Obamacare has provided health insurance for some New Yorkers, but there’s a new proposal that one State Assembly member, some doctors and others say would be a better way to deliver healthcare. State Assembly Health Chair Richard Gottfried authored an act that would bring state-wide universal healthcare to New York. He says under the program, people with employer funded health insurance would save even more.
They would not pay a premium; they would not pay a deductible; they would not pay a co-pay. If they go out of network , they would not pay out-of-network charges. The system would be entirely funded by brad-based assessments based on ability to pay."
Robert Ostrander is a doctor with a family practice and teaches at Upstate Medical University who supports the plan. He thinks it would simplify the healthcare system and cut his overhead costs in half. He says that taxpayers already pay enough…
"When you consider Medicaid, Medicare, Child Health Plus, Family Health Plus, the State Exchange Subsidies and health insurance for government employees on every level, taxpayers are already purchasing a large percentage of health care coverage in an unnecessary complicated and inefficient manner."
Ostrander adds that most physicians, employers and patients favor a single-payer healthcare system… even with some misgivings.
Norma Helsper, a SUNY Cortland Professor, says the current insurance system is too complicated. When she tried to get care for her mentally disabled daughter, she faced several hurdles from insurance companies.

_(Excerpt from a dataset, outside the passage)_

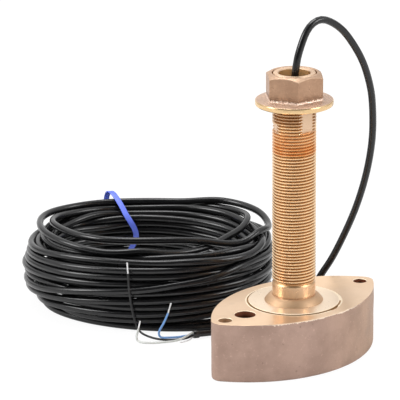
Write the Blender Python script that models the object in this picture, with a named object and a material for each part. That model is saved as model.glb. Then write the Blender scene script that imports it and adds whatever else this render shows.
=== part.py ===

"After she was admitted to to the behavioral unit at Cayuga Medical Center, our insurance company called every day to harass the doctor responsible for her care saying , 'this girl shouldn't be int eh hospital. she can't benefit form talk therapy.'"
The State Assembly Health Committee held a hearing today about the need for Universal Healthcare at Upstate Medical University. Five others will also be held across the State in the upcoming weeks.